Egress fees reflect the cost of network infrastructure and bandwidth. But they also create friction when moving data elsewhere. That friction increases switching costs and can influence long-term cloud strategy decisions.

How much do cloud egress fees cost?

Pricing varies by provider and volume. For example:

  • AWS: $0.09 per GB for the first 10 TB per month

  • Azure: $0.087 per GB for the first 5 TB per month

  • Google Cloud: $0.12 per GB for the first 1 TB per month

  • Oracle Cloud: $0.0085 per GB with 10 TB free

At scale, these charges can represent 10 to 15 percent of total cloud spend for some organizations.

How do I know if egress fees are impacting my cloud budget?

Start by isolating egress line items in your billing reports. Measure how much data leaves each cloud region monthly. Many organizations underestimate this number because it is buried in broader network charges.

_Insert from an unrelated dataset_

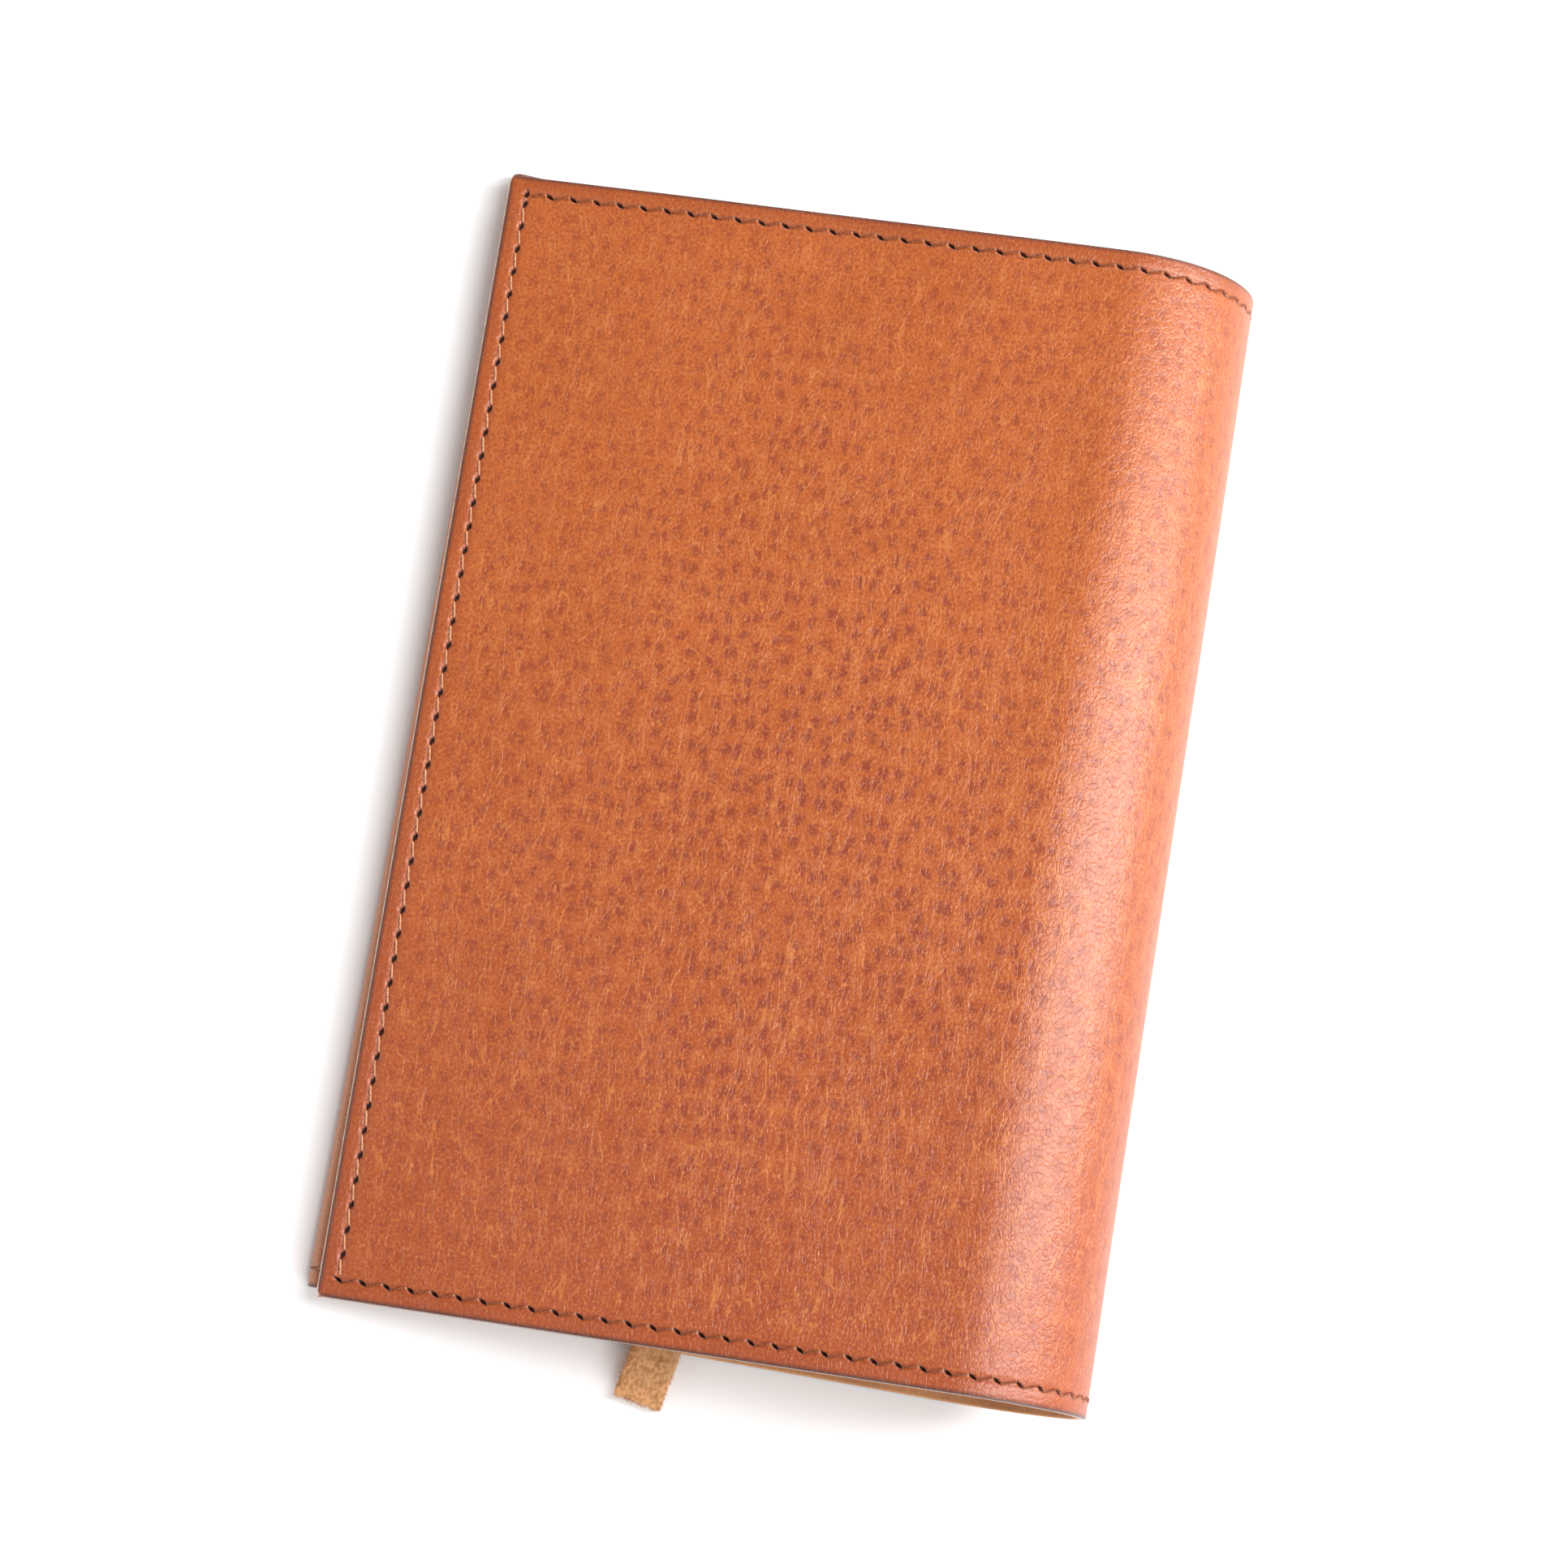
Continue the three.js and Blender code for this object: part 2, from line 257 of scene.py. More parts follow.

Do compression and scheduling reduce egress fees?

They reduce volume, not the pricing model. Compression lowers data size. Off-peak transfers may offer small savings in certain cases. But neither approach changes the underlying per-GB charge structure.

When does private connectivity make financial sense?

esearch shows that transferring roughly 7.7 TB per month, enough to fill a 25 Mbps connection, often covers the cost of a private link. Beyond that point, organizations may see 30 to 40 percent savings compared to standard egress charges.

What is the best long-term strategy to control egress costs?

The strongest approach is architectural, not tactical:

  • Use direct interconnect options where data volumes justify them

  • Evaluate hybrid models to reduce unnecessary transfers

  • Design strategic data placement based on usage patterns

  • Avoid infrastructure decisions driven solely by short-term pricing

Are egress fees going away?

No. While regulators have addressed switching barriers and some providers waive fees under specific conditions, day-to-day egress pricing remains part of cloud economics. Designing for flexibility is the more reliable strategy.